When Head Office Pays Branch Expenses
Sometimes the head office pays the branch’s expenses directly, such as wages, rent, and salaries.
For example:
- Wages ₹5,000
- Rent ₹4,000
- Salary ₹3,000
- Total = ₹12,000
The entry will be:
| Date | Particulars | Debit | Credit |
| Branch Account | 12,000 | ||
| To Bank/Cash Account | 12000 |
Final Thoughts
Branch accounting makes it easier to manage a business with multiple branches. It helps you keep track of each branch, understand how it is performing, and make better decisions. When everything is clearly recorded, you can avoid confusion and focus on growing your business in the right way.
FAQs
What is the role of the head office in branch accounting?
The head office collects financial data from all branches and combines it to prepare overall financial statements. It also monitors branch performance, manages accounts for dependent branches, and ensures that all records are accurate and properly maintained.
Does every branch maintain its own accounts?
Not all branches maintain full accounts. Independent branches keep complete records, while dependent branches maintain only basic records, such as cash and inventory. The head office handles most of the accounting work for dependent branches.
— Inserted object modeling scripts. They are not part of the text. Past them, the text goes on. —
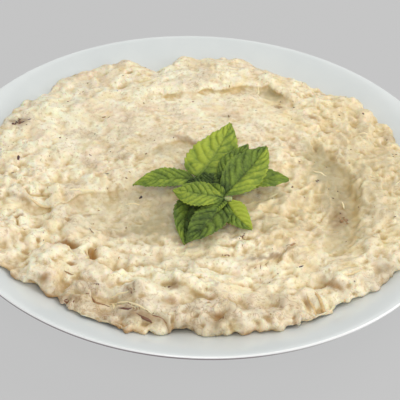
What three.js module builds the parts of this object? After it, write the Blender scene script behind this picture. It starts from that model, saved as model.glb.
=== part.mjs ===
// Baba ganoush heaped in a wide, shallow white bowl, with a sprig of mint on top.
// Millimetres, +Z up. The origin is under the bowl's centre, on the plane that it stands on.
import * as THREE from 'three';
import { mergeVertices } from 'three/addons/utils/BufferGeometryUtils.js';

// ---- Driving dimensions -------------------------------------------------------------------

// Bowl: a coupe shape on a low foot ring, with a half-round lip.
const RIM_RADIUS = 125;
const RIM_HEIGHT = 35;
const LIP_RADIUS = 0.9;
const WELL_RADIUS = 46;
const WELL_HEIGHT = 8;
const WELL_THICKNESS = 4.6;
const INNER_WALL_HANDLES = [[80, 8], [98, 28]];
const OUTER_WALL_HANDLES = [[84, 4], [100, 25]];
const LIP_ANGLES = { inside: 105, between: [60, 15, -30], outside: -75 };
const FOOT_INNER_RADIUS = 46;
const FOOT_OUTER_RADIUS = 52;
const FOOT_CHAMFER = 0.8;
const FOOT_FILLET = 0.6;
const FOOT_DRAFT = 1;
const BOWL_SIDES = 72;
const WALL_STEPS = 11;

// Dip: its usual height, how the edge of the heap turns down to the wall, and the mesh rings.
const DIP_LEVEL = 33.2;
const DIP_BANK = { rise: 0.9, from: 55, to: 92 };
const DIP_EDGE_ROUNDING = 7;
const DIP_BELLY_HEIGHT = 2.2;
const DIP_UNDERCUT = 1.2;
const DIP_RINGS = 26;
const OUTLINE_SAMPLES = 720;
const DIP_EDGE_SHARES = [0.965, 0.99, 1];
const DIP_BASE_RINGS = [[0.92, 120], [0.84, 90], [0.76, 72], [0.62, 48], [0.43, 36], [0, 1]];
const SOLID_GAP = 0.5;

// Where the heap meets the wall of the bowl: [degrees from +X, radius].
const DIP_OUTLINE = [
  [-172, 108], [-158, 110.5], [-145, 112], [-136, 113], [-127, 107.5], [-120, 110.5], [-109, 112],
  [-99, 109], [-90, 102.5], [-83, 106], [-73, 107], [-67, 110.5], [-60, 109.5], [-50, 107.5],
  [-41, 109], [-30, 111], [-14, 108.5], [4, 106.5], [18, 106.5], [27, 108.5], [35, 107], [42.5, 108],
  [48, 105.5], [60, 101.5], [70, 102.5], [79, 108], [88, 107], [98, 107.5], [107, 97.5], [112, 102.5],
  [118, 108.5], [130, 111.5], [138, 107.5], [146, 108.5], [155, 109.5], [165, 108.5],
];

// Marks of the spoon. Each is a line with the dip raised on its left side and scooped out on
// its right side; rise and fade describe the left side, scoop and reach the right side. The step
// between them is MARK_EDGE wide on each side.
const MARK_EDGE = 3.2;
const MARK_SAMPLES = 60;
const SPOON_MARKS = [
  { // the fold that runs along the back
    line: [[-37, 61], [-24, 67], [-11, 69], [0, 73], [12, 75], [24, 77], [34, 77], [41, 71], [46, 64]],
    rise: 3.4, fade: 15, scoop: 1.6, reach: 9,
  },
  { // the crest above the smooth hollow on the left
    line: [[-94, -25], [-77, -27], [-64, -26], [-56, -20], [-46, -15], [-37, -12], [-28, -12]],
    rise: 2.0, fade: 12, scoop: 1.8, reach: 14,
  },
  { // the outer side of the groove on the right
    line: [[57, 34], [69, 20], [76, 5], [79, -13], [79, -30], [75, -46], [66, -60]],
    rise: 2.6, fade: 15, scoop: 2.8, reach: 11,
  },
  { // the scrape behind the mint
    line: [[-27, 15], [-19, 24], [-10, 27], [0, 25], [6, 20]],
    rise: 1.4, fade: 9, scoop: 1.0, reach: 10,
  },
  { // the crease at the front right
    line: [[20, -65], [28, -64], [34, -59], [40, -53], [47, -50]],
    rise: 1.6, fade: 9, scoop: 1.4, reach: 8,
  },
  { // the shoulder of the front bank, left of the middle
    line: [[-3, -75], [-18, -69], [-34, -69], [-50, -73]],
    rise: 1.3, fade: 12, scoop: 1.2, reach: 8,
  },
];

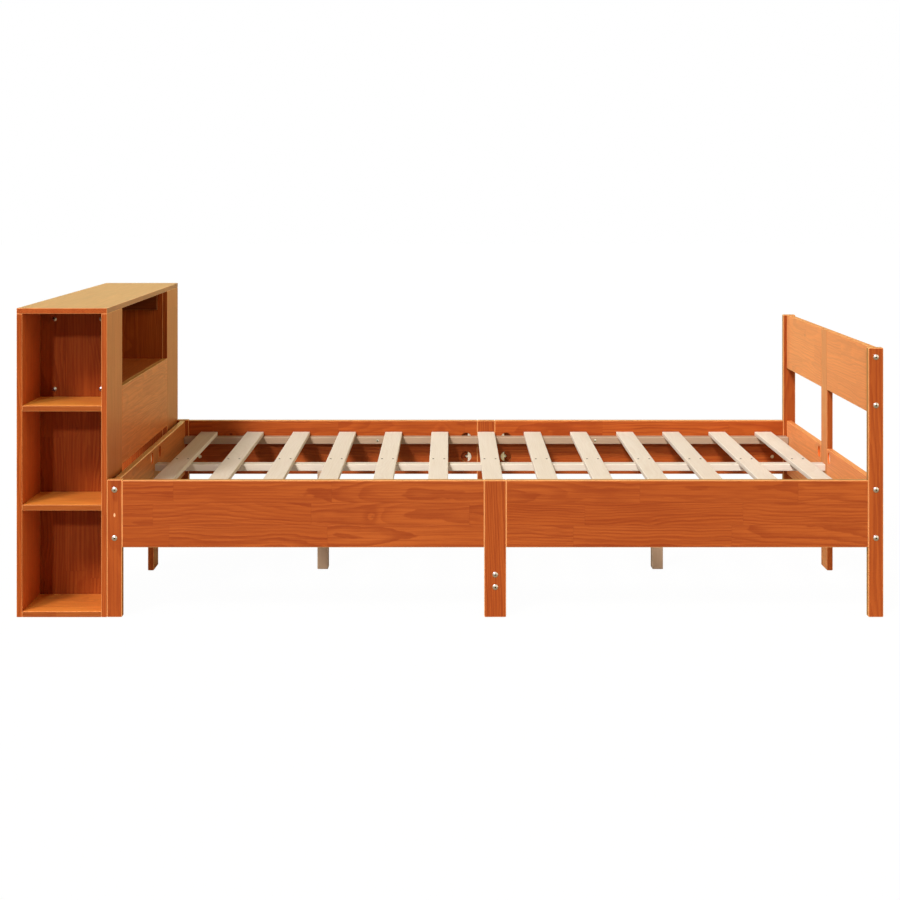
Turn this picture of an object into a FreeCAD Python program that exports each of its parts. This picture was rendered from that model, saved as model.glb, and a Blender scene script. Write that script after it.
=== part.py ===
import FreeCAD, Part
import math
import os

# Bookcase headboard bed in stained pine, in millimetres.
# The origin is on the floor under the middle of the whole bed. +X runs from the bookcase at
# the head to the footboard, +Y to the left of someone lying on their back, +Z is up.
# "right" in a name is the -Y side and "left" the +Y side.

# ---- Driving dimensions ----

# What the bed holds
mattress_length = 2000.0
mattress_width = 1200.0
mattress_end_gap = 1.0
mattress_side_gap = 2.5

# Posts, legs, rails and boards of the bed frame
rail_thickness = 25.0
rail_height = 178.0
rail_bottom = 185.0
post_width = 40.0
head_post_height = 365.0
foot_post_height = 715.0
panel_thickness = 18.0
foot_panel_height = 178.0
mid_post_width = 84.0
centre_leg_width = 58.0
frame_rounding = 3.0

# Low bar between the two centre legs
crossbar_thickness = 20.0
crossbar_height = 65.0
crossbar_bottom = 64.0
crossbar_bolt_spacing = 33.0

# Slats and what carries them
slat_count = 13
slat_width = 56.0
slat_thickness = 13.0
slat_end_gap = 51.4
slat_side_gap = 3.0
slat_rounding = 2.0
slat_screw_spacing = 33.0
ledger_drop = 50.0
ledger_height = 22.0
ledger_width = 43.0
ledger_end_gap = 2.0
ledger_screw_reaches = (150.0, 360.0, 800.0)
beam_width = 45.0
beam_height = 20.0
beam_leg_width = 32.0
beam_leg_offset = 500.0

# Bookcase
case_depth = 240.0
case_height = 820.0
case_board = 15.0
case_rounding = 1.5
cubby_depth = 210.0
lower_cubby_height = 268.0
middle_cubby_height = 248.0
niche_height = 216.0
niche_panel_height = 217.0
cleat_length = 180.0
cleat_thickness = 20.0
cleat_height = 58.0
partition_bolt_spacing = 129.0

# Bolts with domed heads, their barrel nuts, and the rods with half-moon washers
bolt_radius = 3.0
bolt_head_radius = 7.3
bolt_head_height = 3.2
head_rim_share = 0.3
bolt_socket_width = 4.0
bolt_socket_depth = 2.0
post_bolt_length = 60.0
post_bolt_margin = 25.0
rail_bolt_length = 80.0
rail_bolt_recess = 6.0
rail_bolt_spacing = 62.0
recess_clearance = 1.0
barrel_radius = 6.0
barrel_length = 14.0
barrel_inset = 37.0
panel_barrel_inset = 30.0
moon_hole_radius = 17.5
moon_washer_width = 10.0
moon_chord = 6.0
moon_inset = 37.5
panel_moon_inset = 30.0
rod_nut_width = 10.0
rod_nut_height = 5.0
rod_overhang = 3.0
partition_bolt_head_radius = 6.3
partition_bolt_head_height = 2.6
shelf_bolt_length = 50.0
cleat_bolt_length = 32.0

# Wood screws and dowels
slat_screw_radius = 1.75
slat_screw_length = 30.0
long_screw_radius = 2.25
long_screw_length = 60.0
case_screw_radius = 2.0
case_screw_length = 40.0
case_screw_heights = (60.0, 160.0)
screw_head_ratio = 2.0
screw_tip_length = 5.0
dowel_radius = 4.0
dowel_length = 30.0
dowel_face_depth = 10.0
dowel_margin = 45.0
partition_dowel_heights = (90.0, 330.0, 690.0)
fit_gap = 0.1
dowel_end_gap = 0.5

# ---- Places that follow from them ----

inner_length = mattress_length + 2 * mattress_end_gap
inner_width = mattress_width + 2 * mattress_side_gap
bed_length = inner_length + panel_thickness + post_width
side_outer = inner_width / 2 + rail_thickness
side_inner = inner_width / 2
side_line = side_inner + rail_thickness / 2

case_rear = -(case_depth + bed_length) / 2
case_front = case_rear + case_depth
bed_foot = case_front + bed_length
bed_middle = (case_front + bed_foot) / 2
case_middle = (case_rear + case_front) / 2

rail_top = rail_bottom + rail_height
ledger_top = rail_top - ledger_drop
ledger_bottom = ledger_top - ledger_height
beam_bottom = ledger_top - beam_height
slat_top = ledger_top + slat_thickness
board_bolt_heights = (rail_bottom + post_bolt_margin, rail_top - post_bolt_margin)
panel_bolt_heights = (
    foot_post_height - foot_panel_height + post_bolt_margin,
    foot_post_height - post_bolt_margin,
)
rail_middle = rail_bottom + rail_height / 2
rail_bolt_heights = (rail_middle - rail_bolt_spacing / 2, rail_middle + rail_bolt_spacing / 2)

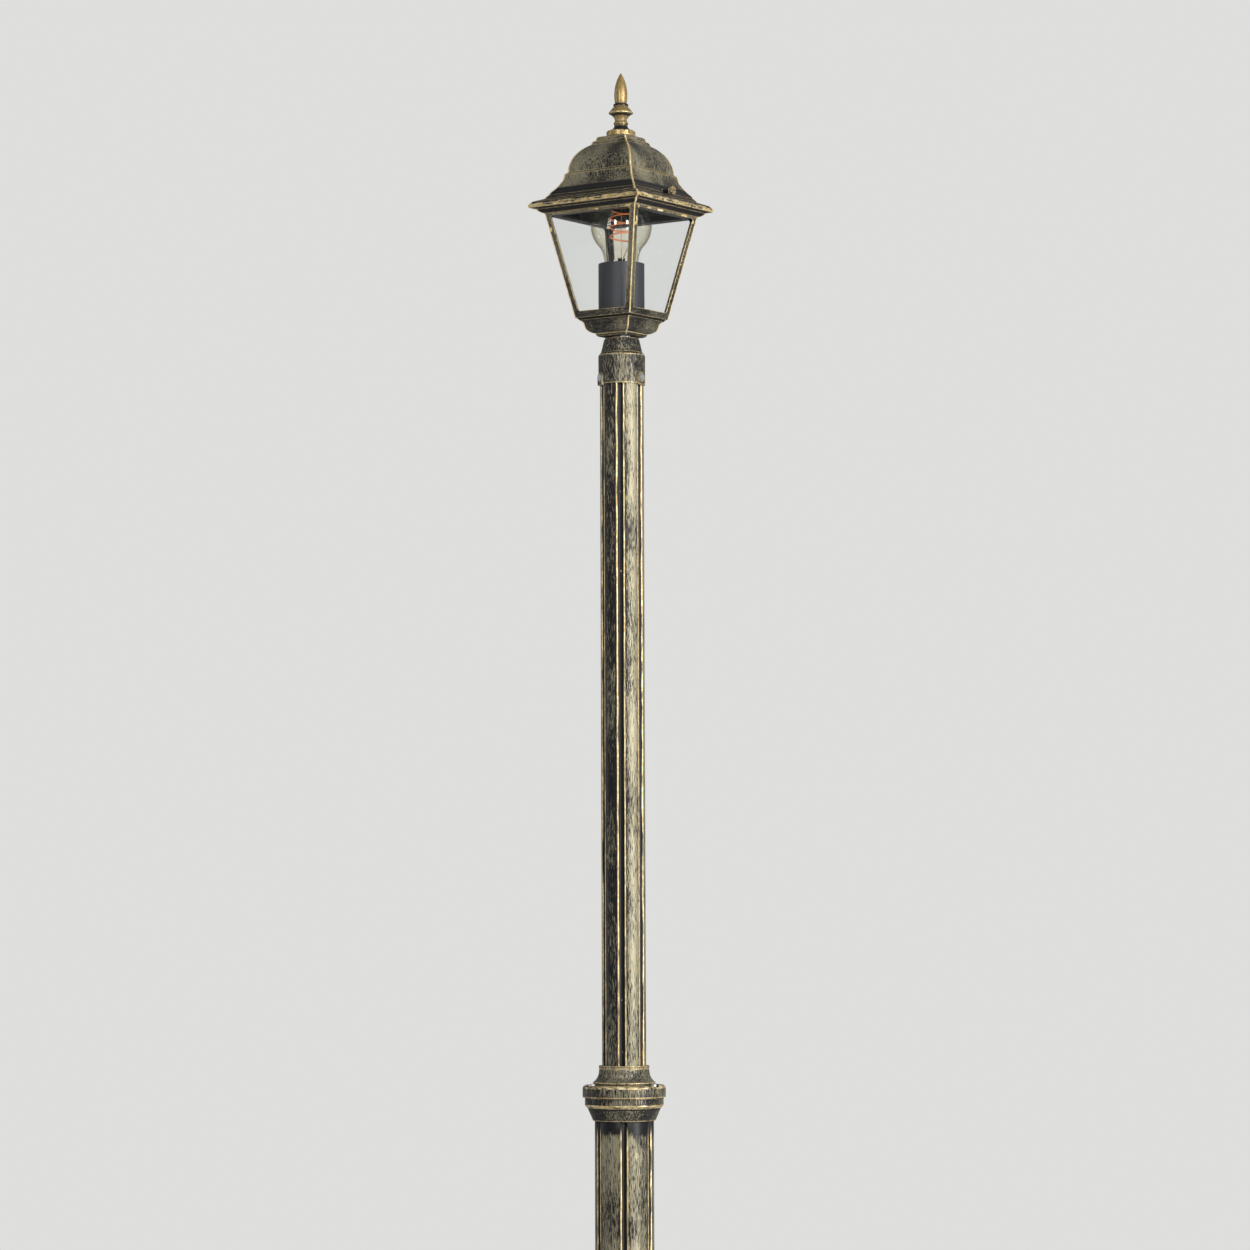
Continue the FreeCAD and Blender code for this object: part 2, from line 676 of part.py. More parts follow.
def lantern_cage():
    """Tapered four-sided frame: corner posts, rails, floor and top shelf, with two upstands for the cap screws."""
    body = new_body("lantern_cage")
    taper, wall = SIZES["cage_taper"], SIZES["cage_wall"]
    floor, shelf = SIZES["cage_floor"], SIZES["shelf_thickness"]
    lofts = [
        ("AdditiveLoft", ("base_top", 0), ("cage_bottom_half", 0), ("cage_top", 0), ("cage_top_half", 0)),
        (
            "SubtractiveLoft",
            ("base_top", floor),
            ("cage_bottom_half", floor * taper - wall),
            ("cage_top", -shelf),
            ("cage_top_half", -shelf * taper - wall),
        ),
    ]
    for kind, low, low_half, high, high_half in lofts:
        bottom, top = draw_square(body, low, low_half), draw_square(body, high, high_half)
        loft = body.newObject("PartDesign::" + kind, "cage_" + kind)
        loft.Profile = bottom
        loft.Sections = [top]
        loft.Ruled = True
    extrude(body, "Pocket", draw_square(body, ("cage_top", 1), ("shelf_hole_half", 0)), ("shelf_thickness", 2))
    window = [(("window_bottom_half", 0), ("window_bottom", 0)), (("window_top_half", 0), ("window_top", 0))]
    for role in ("YZ_Plane", "XZ_Plane"):
        sketch = draw_outline(sketch_on(body, role), two_sided(window))
        last = extrude(body, "Pocket", sketch, 4 * SIZES["cage_top_half"], symmetric=True)
    doc.recompute()
    rounded = body.newObject("PartDesign::Fillet", "window_corners")
    rounded.Base = (last, window_corner_edges(last.Shape))
    bind(rounded, "Radius", ("window_corner", 0))
    stem_hole = draw_circle(sketch_on(body, "XY_Plane", ("base_top", floor + 1)), 0.0, 0.0, ("stem_hole", 0))
    extrude(body, "Pocket", stem_hole, floor + 2)
    side, inner = ("tab_half_width", 0), ("tab_outer", -SIZES["tab_thickness"])
    tab = [(inner, minus(side)), (("tab_outer", 0), minus(side)), (("tab_outer", 0), side), (inner, side)]
    height = ("tab_top", shelf - SIZES["cage_top"])
    sketch = draw_outline(sketch_on(body, "XY_Plane", ("cage_top", -shelf)), tab)
    repeat_round(body, extrude(body, "Pad", sketch, height), 2)
    return body


def window_corner_edges(shape):
    """The short edges through the cage's wall, at the corners of its four windows."""
    names = []
    for i, edge in enumerate(shape.Edges, start=1):
        along = edge.tangentAt(edge.FirstParameter)
        level = edge.CenterOfMass.z
        in_window = SIZES["window_bottom"] - 0.5 < level < SIZES["window_top"] + 0.5
        if in_window and edge.Length < 3 and max(abs(along.x), abs(along.y)) > 0.999:
            names.append(f"Edge{i}")
    return names


def glass_pane(label, quarter):
    """A trapezoid of glass that leans outwards behind its window."""
    body = new_body(label)
    sketch = sketch_on(body, "YZ_Plane", ("pane_inner_place", 0))
    sketch.AttachmentOffset = FreeCAD.Placement(VECTOR(0, 0, 0), FreeCAD.Rotation(VECTOR(1, 0, 0), SIZES["lean"]))
    bind(sketch, "AttachmentOffset.Base.y", ("pane_bottom", 0))
    bind(sketch, "AttachmentOffset.Base.z", ("pane_inner_place", 0))
    draw_outline(sketch, two_sided([(("pane_bottom_half", 0), 0.0), (("pane_top_half", 0), ("pane_height", 0))]))
    extrude(body, "Pad", sketch, ("pane_thickness", 0))
    return place(body, rotation=turned_by(90 * quarter))


def glass_clips():
    """Four bent strips on the lantern's floor that keep the panes' lower edges against the rail."""
    clips = []
    for quarter in range(4):
        body = new_body(f"glass_clip_{quarter}")
        foot, top = ("base_top", SIZES["cage_floor"]), ("base_top", SIZES["cage_floor"] + 4.0)
        near = ("pane_inner_place", -0.25)
        outline = [(("pane_inner_place", -6), foot), (near, foot), (("pane_inner_place", 0.5), top)]
        outline += [(("pane_inner_place", -0.3), top), (("pane_inner_place", -1.0), ("base_top", SIZES["cage_floor"] + 0.8))]
        outline += [(("pane_inner_place", -6), ("base_top", SIZES["cage_floor"] + 0.8))]
        extrude(body, "Pad", draw_outline(sketch_on(body, "XZ_Plane"), outline), 26.0, symmetric=True)
        clips.append(place(body, rotation=turned_by(90 * quarter)))
    return group("glass_clips", clips)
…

How often are branch accounts updated?
Branch accounts are usually updated regularly, depending on the business. Some companies update records daily, while others do it weekly or monthly. At the end of the accounting period, all branch data is finalized and sent to the head office for consolidation.
Is branch accounting necessary for a branch to function?
For a branch to function, branch accounting is not required. However, branch accounting enables companies to monitor performance and manage cash flow.
How does branch accounting support business planning?
Branch accounting provides detailed data about each branch’s performance. This helps businesses plan future strategies, allocate resources properly, and make informed decisions about expansion, cost control, and overall growth.